WHAT YOU HAVE TO DO = Output every line below exactly.
---- RAW DATA
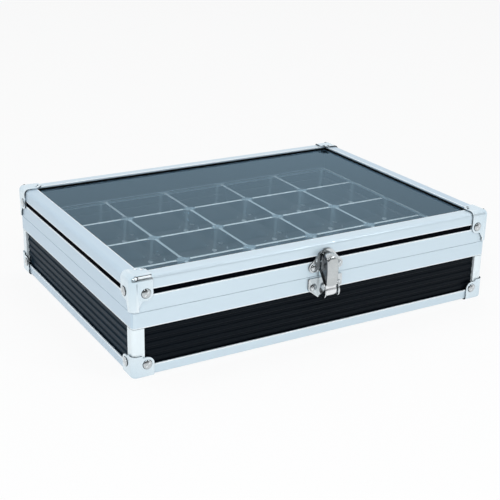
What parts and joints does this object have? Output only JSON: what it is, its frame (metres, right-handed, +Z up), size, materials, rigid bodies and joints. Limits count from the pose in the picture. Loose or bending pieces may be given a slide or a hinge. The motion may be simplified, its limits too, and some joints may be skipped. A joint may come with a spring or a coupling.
{
  "type": "display case",
  "caption": "Flat display case with aluminium frame, hinged glass lid, stamped corners, toggle latch, ribbed sides and a clear tray of cells.",
  "frame": {"origin": "middle of the whole envelope, latch and hinges included, on the surface that the case stands on", "axes": "+X along the long side, to the right seen from the latch side; +Y from the latch to the hinges; +Z up"},
  "size_m": [0.3332, 0.2592, 0.08],
  "materials": {
    "rail_aluminium": "satin, anodised",
    "stamped_steel": "bright zinc plate",
    "rivet_steel": "polished head",
    "nickel": "bright nickel plate",
    "panel_black": "fine grain",
    "strip_black": "semi-gloss",
    "gasket_rubber": "matt",
    "board_black": "black-faced fibreboard",
    "foam_black": "fine open cell",
    "glass_clear": "clear float glass",
    "tray_clear": "clear moulded"
  },
  "bodies": {
    "base": {"base_rail_front": "rail_aluminium", "foot_rail_front": "rail_aluminium", "side_panel_front": "panel_black", "base_rail_right": "rail_aluminium", "foot_rail_right": "rail_aluminium", "side_panel_right": "panel_black", "base_rail_back": "rail_aluminium", "foot_rail_back": "rail_aluminium", "side_panel_back": "panel_black", "base_rail_left": "rail_aluminium", "foot_rail_left": "rail_aluminium", "side_panel_left": "panel_black", "foot_corner_front_left": "stamped_steel", "corner_post_front_left": "rail_aluminium", "foot_corner_front_right": "stamped_steel", "corner_post_front_right": "rail_aluminium", "foot_corner_back_right": "stamped_steel", "corner_post_back_right": "rail_aluminium", "foot_corner_back_left": "stamped_steel", "corner_post_back_left": "rail_aluminium", "floor_board": "board_black", "foam_bed": "foam_black", "cell_tray": "tray_clear", "latch_base_plate": "nickel", "latch_base_rivet_left": "rivet_steel", "latch_pivot_left": "rivet_steel", "hinge_base_leaf_left": "nickel", "hinge_pin_left": "nickel", "latch_base_rivet_right": "rivet_steel", "latch_pivot_right": "rivet_steel", "hinge_base_leaf_right": "nickel", "hinge_pin_right": "nickel"},
    "lid": {"lid_rail_front": "rail_aluminium", "lid_rail_right": "rail_aluminium", "lid_rail_back": "rail_aluminium", "lid_rail_left": "rail_aluminium", "groove_strip_front": "strip_black", "groove_strip_right": "strip_black", "groove_strip_back": "strip_black", "groove_strip_left": "strip_black", "lid_core_front": "board_black", "lid_core_right": "board_black", "lid_core_back": "board_black", "lid_core_left": "board_black", "lid_corner_front_left": "stamped_steel", "lid_corner_front_right": "stamped_steel", "lid_corner_back_right": "stamped_steel", "lid_corner_back_left": "stamped_steel", "lid_glass": "glass_clear", "glass_gasket": "gasket_rubber", "latch_catch": "nickel", "latch_catch_rivet_left": "rivet_steel", "latch_catch_rivet_right": "rivet_steel", "hinge_lid_leaf_left": "nickel", "hinge_lid_leaf_right": "nickel"},
    "latch_lever": {"latch_lever": "nickel"},
    "latch_bail": {"latch_bail": "nickel"}
  },
  "joints": [
    {"name": "lid_hinge", "type": "hinge", "parent": "base", "child": "lid", "pos_m": [0, 0.12698, 0.052], "axis": [-1, 0, 0], "range_deg": [0, 105]},
    {"name": "latch_lever_pivot", "type": "hinge", "parent": "base", "child": "latch_lever", "pos_m": [0, -0.12318, 0.0415], "axis": [1, 0, 0], "range_deg": [0, 130]},
    {"name": "latch_bail_pivot", "type": "hinge", "parent": "latch_lever", "child": "latch_bail", "pos_m": [0, -0.12345, 0.0383], "axis": [1, 0, 0], "range_deg": [-114, 0]}
  ],
  "couplings": [
    {"joint": "latch_bail_pivot", "follows": "latch_lever_pivot", "ratio": -0.87}
  ]
}
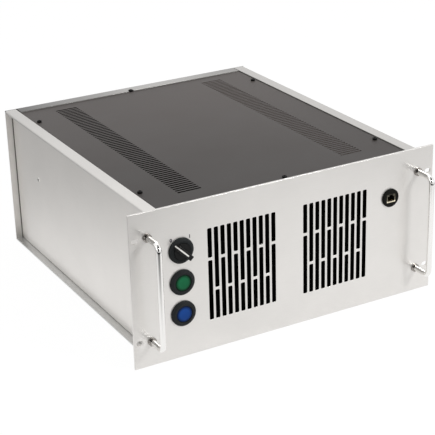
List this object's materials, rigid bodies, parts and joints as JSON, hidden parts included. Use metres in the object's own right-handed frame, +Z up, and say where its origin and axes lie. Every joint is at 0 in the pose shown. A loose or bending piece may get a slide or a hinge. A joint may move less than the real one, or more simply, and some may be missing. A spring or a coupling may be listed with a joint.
--------
COMPLETED TASK =
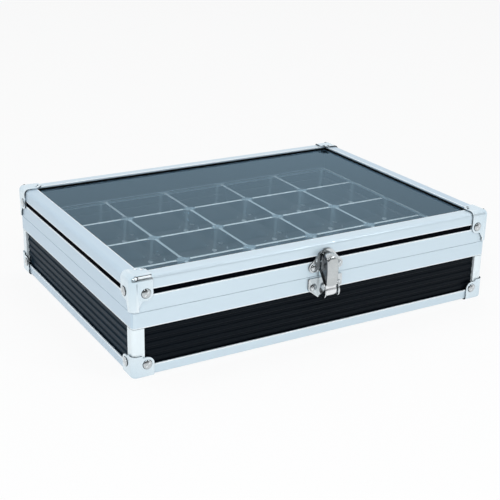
What parts and joints does this object have? Output only JSON: what it is, its frame (metres, right-handed, +Z up), size, materials, rigid bodies and joints. Limits count from the pose in the picture. Loose or bending pieces may be given a slide or a hinge. The motion may be simplified, its limits too, and some joints may be skipped. A joint may come with a spring or a coupling.
{
  "type": "display case",
  "caption": "Flat display case with aluminium frame, hinged glass lid, stamped corners, toggle latch, ribbed sides and a clear tray of cells.",
  "frame": {"origin": "middle of the whole envelope, latch and hinges included, on the surface that the case stands on", "axes": "+X along the long side, to the right seen from the latch side; +Y from the latch to the hinges; +Z up"},
  "size_m": [0.3332, 0.2592, 0.08],
  "materials": {
    "rail_aluminium": "satin, anodised",
    "stamped_steel": "bright zinc plate",
    "rivet_steel": "polished head",
    "nickel": "bright nickel plate",
    "panel_black": "fine grain",
    "strip_black": "semi-gloss",
    "gasket_rubber": "matt",
    "board_black": "black-faced fibreboard",
    "foam_black": "fine open cell",
    "glass_clear": "clear float glass",
    "tray_clear": "clear moulded"
  },
  "bodies": {
    "base": {"base_rail_front": "rail_aluminium", "foot_rail_front": "rail_aluminium", "side_panel_front": "panel_black", "base_rail_right": "rail_aluminium", "foot_rail_right": "rail_aluminium", "side_panel_right": "panel_black", "base_rail_back": "rail_aluminium", "foot_rail_back": "rail_aluminium", "side_panel_back": "panel_black", "base_rail_left": "rail_aluminium", "foot_rail_left": "rail_aluminium", "side_panel_left": "panel_black", "foot_corner_front_left": "stamped_steel", "corner_post_front_left": "rail_aluminium", "foot_corner_front_right": "stamped_steel", "corner_post_front_right": "rail_aluminium", "foot_corner_back_right": "stamped_steel", "corner_post_back_right": "rail_aluminium", "foot_corner_back_left": "stamped_steel", "corner_post_back_left": "rail_aluminium", "floor_board": "board_black", "foam_bed": "foam_black", "cell_tray": "tray_clear", "latch_base_plate": "nickel", "latch_base_rivet_left": "rivet_steel", "latch_pivot_left": "rivet_steel", "hinge_base_leaf_left": "nickel", "hinge_pin_left": "nickel", "latch_base_rivet_right": "rivet_steel", "latch_pivot_right": "rivet_steel", "hinge_base_leaf_right": "nickel", "hinge_pin_right": "nickel"},
    "lid": {"lid_rail_front": "rail_aluminium", "lid_rail_right": "rail_aluminium", "lid_rail_back": "rail_aluminium", "lid_rail_left": "rail_aluminium", "groove_strip_front": "strip_black", "groove_strip_right": "strip_black", "groove_strip_back": "strip_black", "groove_strip_left": "strip_black", "lid_core_front": "board_black", "lid_core_right": "board_black", "lid_core_back": "board_black", "lid_core_left": "board_black", "lid_corner_front_left": "stamped_steel", "lid_corner_front_right": "stamped_steel", "lid_corner_back_right": "stamped_steel", "lid_corner_back_left": "stamped_steel", "lid_glass": "glass_clear", "glass_gasket": "gasket_rubber", "latch_catch": "nickel", "latch_catch_rivet_left": "rivet_steel", "latch_catch_rivet_right": "rivet_steel", "hinge_lid_leaf_left": "nickel", "hinge_lid_leaf_right": "nickel"},
    "latch_lever": {"latch_lever": "nickel"},
    "latch_bail": {"latch_bail": "nickel"}
  },
  "joints": [
    {"name": "lid_hinge", "type": "hinge", "parent": "base", "child": "lid", "pos_m": [0, 0.12698, 0.052], "axis": [-1, 0, 0], "range_deg": [0, 105]},
    {"name": "latch_lever_pivot", "type": "hinge", "parent": "base", "child": "latch_lever", "pos_m": [0, -0.12318, 0.0415], "axis": [1, 0, 0], "range_deg": [0, 130]},
    {"name": "latch_bail_pivot", "type": "hinge", "parent": "latch_lever", "child": "latch_bail", "pos_m": [0, -0.12345, 0.0383], "axis": [1, 0, 0], "range_deg": [-114, 0]}
  ],
  "couplings": [
    {"joint": "latch_bail_pivot", "follows": "latch_lever_pivot", "ratio": -0.87}
  ]
}
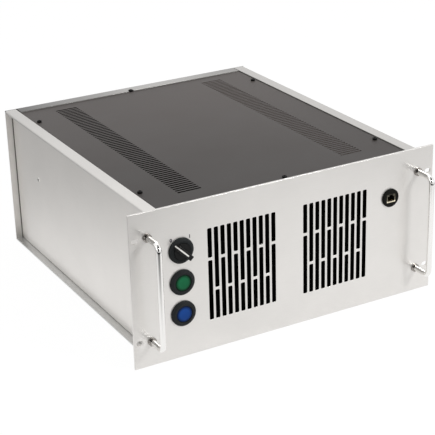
List this object's materials, rigid bodies, parts and joints as JSON, hidden parts included. Use metres in the object's own right-handed frame, +Z up, and say where its origin and axes lie. Every joint is at 0 in the pose shown. A loose or bending piece may get a slide or a hinge. A joint may move less than the real one, or more simply, and some may be missing. A spring or a coupling may be listed with a joint.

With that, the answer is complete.